Anomia
a-no-mì-a
Significato Carenza di norme
Etimologia voce dotta recuperata dal greco anomía, da ánomos ‘senza legge’, derivato di nómos ‘legge’ con a- privativa.
- «Un tessuto sociale sfilacciato genera una condizione di anomia.»
Parola pubblicata il 18 Ottobre 2025
Questa parola non è difficile perché è greca: è difficile perché è facile, e però non abbastanza comune da aver maturato un uso e dei significati univoci. Insomma, un sentiero preciso non c’è, e per la sua conformazione si può passare un po’ da dove si vuole.
Stiamo alla lettera: l’anomia è l’assenza di norme. La nostra immaginazione, che è spesso un po’ grossolana, corre all’anarchia. Saranno più o meno la stessa cosa, e in effetti l’anarchia è registrato come significato esteso di anomia — ma per favore, se ci vogliamo sbrodolare così serve il bavaglio. L’anarchia è l’assenza (o il rifiuto) del comando, che in greco è arché, dell’autorità, della gerarchia — e quindi delle loro norme imposte. L’anomia è una situazione molto più radicale.
Ora, sul concetto greco di nómos e sulla sua genesi sono state scritte molte cose importanti (è divisione, è pascolo, è precetto legale) ma non perdiamoci qui: se andiamo a prendere un dizionario di greco antico troviamo come primo significato quello di ‘uso, consuetudine’. Spesso sfugge che la norma non è solo quella emanata nero su bianco da un monarca, da un’assemblea, o da una divinità: le prime norme, che costituiscono il più profondo, capillare e resistente dei tessuti normativi, sono consuetudini spontanee. Un gruppo fa qualcosa in un certo modo per un certo tempo pensando che vada bene così: ecco la norma — che è un sentiero, un nome di pianta, un rito, un tracciamento di confine, una successione patrimoniale.
Gli aspetti della vita consociata che hanno bisogno di essere normati oggi sono soggetto di leggi sofisticate prodotte secondo procedure ben determinate — ma ci sono tanti aspetti della nostra vita in cui seguiamo norme sì, ma non di diritto.
L’anomia ha preso anche la veste di situazione in cui la presenza statale e normativa è carente — pensiamo a una situazione subito successiva a una rivoluzione o a un cataclisma, o a certi Stati sfilacciati che quasi non esistono più.
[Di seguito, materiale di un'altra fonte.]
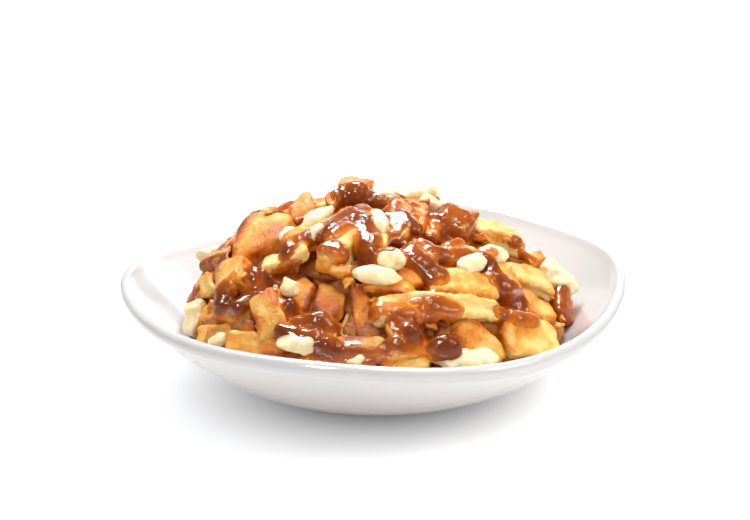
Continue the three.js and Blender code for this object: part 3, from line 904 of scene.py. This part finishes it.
# The cheese curds: fresh squeaky curds torn by hand, so each is a rounded, slightly squared lump with a
# soft dented surface, cream white, waxy and a little see-through where the hot gravy has warmed it. A row
# is the curd's place, its length, width and height, and its heading and pitch in degrees.
curd_rows = [
    ((-80, 12, 61), 11, 8, 7, 20, 10),
    ((-83, -30, 44), 17, 12, 10, 80, 65),
    ((-71, -56, 43), 9, 7, 6, -30, 35),
    ((-35, -84, 51), 18, 10, 8, -12, -10),
    ((-10, -89, 44), 9, 6, 6, 5, 8),
    ((-38, -61, 69), 9, 8, 7, -80, -50),
    ((-26, -27, 89), 20, 10, 8, 35, 20),
    ((-27, -41, 86), 11, 7, 6, 30, 30),
    ((-39, -35, 84), 9, 8, 7, 40, 35),
    ((2, -32, 88), 16, 8, 6, 115, 20),
    ((6, -57, 78), 13, 11, 10, 20, 0),
    ((0, -65, 74), 20, 9, 8, -4, -6),
    ((5, 3, 90), 10, 6, 5, 10, -15),
    ((18, 4, 90), 13, 9, 5, 20, 5),
    ((27, 9, 89), 9, 6, 5, 40, 45),
    ((27, -4, 86), 12, 7, 7, -20, -25),
    ((42, -47, 71), 15, 9, 9, 30, 10),
    ((51, -33, 70), 17, 11, 9, 20, 0),
    ((83, -6, 49), 23, 16, 11, -35, -25),
    ((36, -83, 41), 30, 13, 8, 8, -4),
]
for x, y, length, width, height, heading in (
    (-44, 38, 17, 10, 9, 60),
    (-14, 46, 14, 11, 9, 10),
    (10, 66, 19, 10, 8, 160),
    (-56, 58, 15, 9, 8, 130),
    (50, 52, 18, 11, 9, 40),
    (68, 30, 11, 9, 8, 100),
    (22, 40, 12, 9, 7, 80),
    (-18, 80, 16, 9, 8, 5),
):
    curd_rows.append(((x, y, skin_height(x, y) + 1), length, width, height, heading, 0))

CREAM_RAMP = ((0.3, (0.86, 0.68, 0.34)), (0.68, (0.93, 0.84, 0.57)))
GRAVY_STAIN = (0.45, 0.19, 0.05, 1.0)
curd_material = bpy.data.materials.new("cheese_curd")
tree = node_tree(curd_material)
place = object_place(tree)
cream = colour_ramp(tree, noise(tree, place, scale=160.0, detail=4.0), CREAM_RAMP)
finish_material(tree, {
    "Base Color": mixed_colour(tree, point_value(tree, "stained"), cream, GRAVY_STAIN),
    "Roughness": 0.34,
    "Normal": bumps(tree, noise(tree, place, scale=520.0, detail=3.0), strength=0.3, depth=0.0008),
    "Specular IOR Level": 0.5,
    "Subsurface Weight": 0.45,
    "Subsurface Radius": (1.0, 0.75, 0.4),
    "Subsurface Scale": 0.004,
})

CURD_PLUMPNESS = 1.08
LOBE_PLACES = (-0.62, -0.05, 0.55)
LONG_CURD = 1.3
LOBE_SIZES = (0.56, 0.82)
CORE_SIZE = 0.55
LOBE_MELT = 7
TORN_FLATS = 4
FLAT_PLACES = (0.55, 0.85)
FLAT_DEPTH = 0.85
FLAT_SOFTENING = 0.006
# A curd's dents and swells, each with its height as a share of the width and its size.
CURD_SWELL = (0.12, 6.0)
CURD_KNOBS = (0.05, 2.6)
CURD_DENTS = (0.05, 3.6)
CURD_GAP = 0.35


def curd_points(ball, row, number):
    """The curd's outline from a ball of radius 1: a few lobes grown together, with some torn flats."""
    at, length, width, height, heading, pitch = row
    draw = draws_from(number * 7919 + 101)
    draw()
    lobes = []
    for place in LOBE_PLACES[:3 if length > LONG_CURD * width else 2]:
        middle = np.array([place + 0.2 * (draw() - 0.5), 0.5 * (draw() - 0.5), 0.4 * (draw() - 0.5)])
        lobes.append((middle, between(draw, LOBE_SIZES)))
    lobes.append((np.zeros(3), CORE_SIZE))
    total = np.zeros(len(ball))
    for middle, radius in lobes:
        facing = ball @ middle
        beyond = np.maximum(facing ** 2 - middle @ middle + radius ** 2, 0)
        total += np.exp(LOBE_MELT * np.where(beyond > 0, facing + np.sqrt(beyond), 0.3))
    outline = ball * (np.log(total) / LOBE_MELT)[:, None]
    for _ in range(TORN_FLATS):
        way = np.array([draw(), draw(), draw()]) - 0.5
        way /= np.linalg.norm(way)
        over = outline @ way - between(draw, FLAT_PLACES)
        outline = outline - FLAT_DEPTH * np.outer(0.5 * (over + np.sqrt(over ** 2 + FLAT_SOFTENING)), way)
    middle = (outline.max(axis=0) + outline.min(axis=0)) / 2
    outline = 2 * (outline - middle) / (outline.max(axis=0) - outline.min(axis=0))
    points = CURD_PLUMPNESS * outline * np.array([length, width, height]) / 2
    swell = CURD_SWELL[0] * lumps(points, CURD_SWELL[1], 700 + number)
    swell += CURD_KNOBS[0] * lumps(points, CURD_KNOBS[1], 740 + number)
    swell -= CURD_DENTS[0] * np.abs(lumps(points, CURD_DENTS[1], 780 + number))
    points += ball * width * swell[:, None]
    turn, tip = math.radians(heading), math.radians(-pitch)
    about_y = np.array([[math.cos(tip), 0, math.sin(tip)], [0, 1, 0], [-math.sin(tip), 0, math.cos(tip)]])
    cosine, sine = math.cos(turn), math.sin(turn)
    about_z = np.array([[cosine, -sine, 0], [sine, cosine, 0], [0, 0, 1]])
    points = points @ (about_z @ about_y).T + np.array(at)
    lift_off_bowl(points, CURD_GAP)
    return points


BALL_FINENESS = 5
ball_mesh = bmesh.new()
bmesh.ops.create_icosphere(ball_mesh, subdivisions=BALL_FINENESS, radius=1.0)
ball_points = np.array([vertex.co[:] for vertex in ball_mesh.verts])
ball_faces = [[vertex.index for vertex in face.verts] for face in ball_mesh.faces]
ball_mesh.free()
curd_pieces = []
for number, row in enumerate(curd_rows):
    points = curd_points(ball_points, row, number)
    curd = add_piece(f"curd_lump_{number + 1:02d}", points, ball_faces, [curd_material])
    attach(curd, "root")
    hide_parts(f"curd_{number + 1:02d}")
    curd_pieces.append(curd)


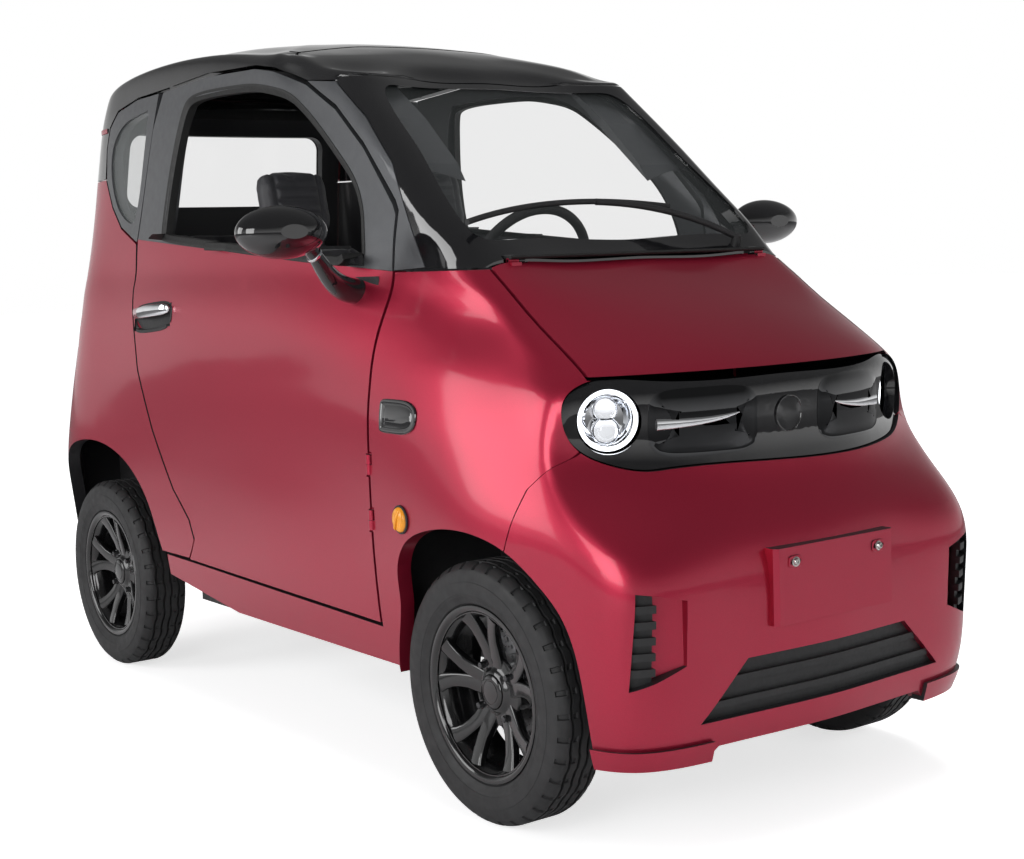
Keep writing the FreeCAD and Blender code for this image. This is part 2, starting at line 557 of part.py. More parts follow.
for y in (-240, 240):
    s = 1 if y > 0 else -1
    near, far = y - s * 12.6, y - s * 28
    lug = cyl(11.0, V(GATE_X, near, GATE_Z), V(GATE_X, far, GATE_Z))
    lug = lug.fuse(box(-1924, -1894, min(near, far), max(near, far), GATE_Z, GATE_Z + 32))
    pin = cyl(GATE_PIN_R, V(GATE_X, y + s * 12, GATE_Z), V(GATE_X, far, GATE_Z))
    gate = gate.cut(cyl(16.5, V(GATE_X, y - s * 12.1, GATE_Z), V(GATE_X, y - s * 33, GATE_Z)))
    roof = roof.cut(cyl(16.5, V(GATE_X, y - s * 12.1, GATE_Z), V(GATE_X, y + s * 17, GATE_Z))).fuse([lug, pin])
NODES["roof_panel"] = biggest(roof)
put("tailgate", gate)
put("rear_window", GLASS.common(rear_pane))

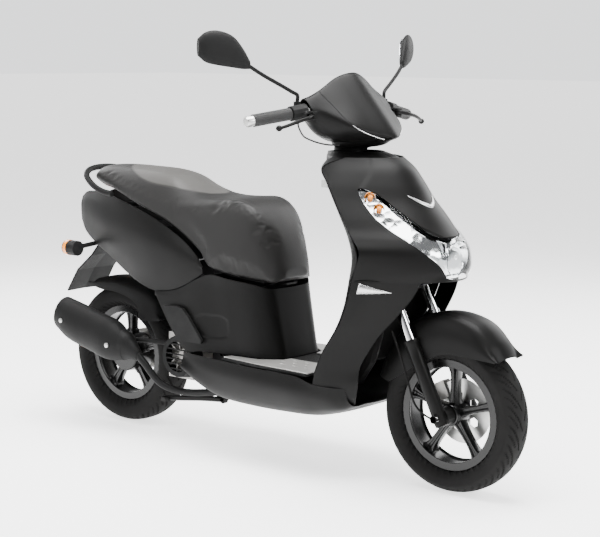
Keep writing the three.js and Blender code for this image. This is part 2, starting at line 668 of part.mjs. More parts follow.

Ma l’anomia è risultata particolarmente interessante nell’ambito della sociologia (citata in modo molto ricorrente, da Durkheim a Bauman). È intesa in maniere piuttosto divergenti, ma possiamo generalizzare dicendo che si tratta del risultato di un cambiamento disorientante delle condizioni di vita: dalla perdita di una persona cara, all’impossibilità di un’onesta realizzazione personale, al venir meno di certi corpi sociali. Sono situazioni di vuoto o di caos (anche se sappiamo che l’etimologia ce li affratella), situazioni in cui non si è formata o riformata una norma in grado di garantire un orientamento, se non proprio un senso di sicurezza. E sono situazioni tipiche di questi tempi turbinosi, in cui ci muoviamo continuamente.
Possiamo parlare dell’anomia morale di una comunità senza prospettive, dell’anomia lavorativa o affettiva che fa perdere di senso ad attività e relazioni, della situazione di anomia in cui non si sa come far sentire una voce collettiva. Ma ecco: anche se è una parola dall’aria antichissima, fatta con materiali più vecchi delle prime colonne, è ancora in larga parte da scrivere e stabilire. Soffre un po’… di anomia.
Infine notiamo che esiste anche un’altra anomia, di ambito medico, che indica la perdita della capacità di dare un nome agli oggetti, pur se riconosciuti. Una situazione clinica che va oltre a quando non mi viene la parola se ti chiedo di passarmi il... il… il coso lì, dai.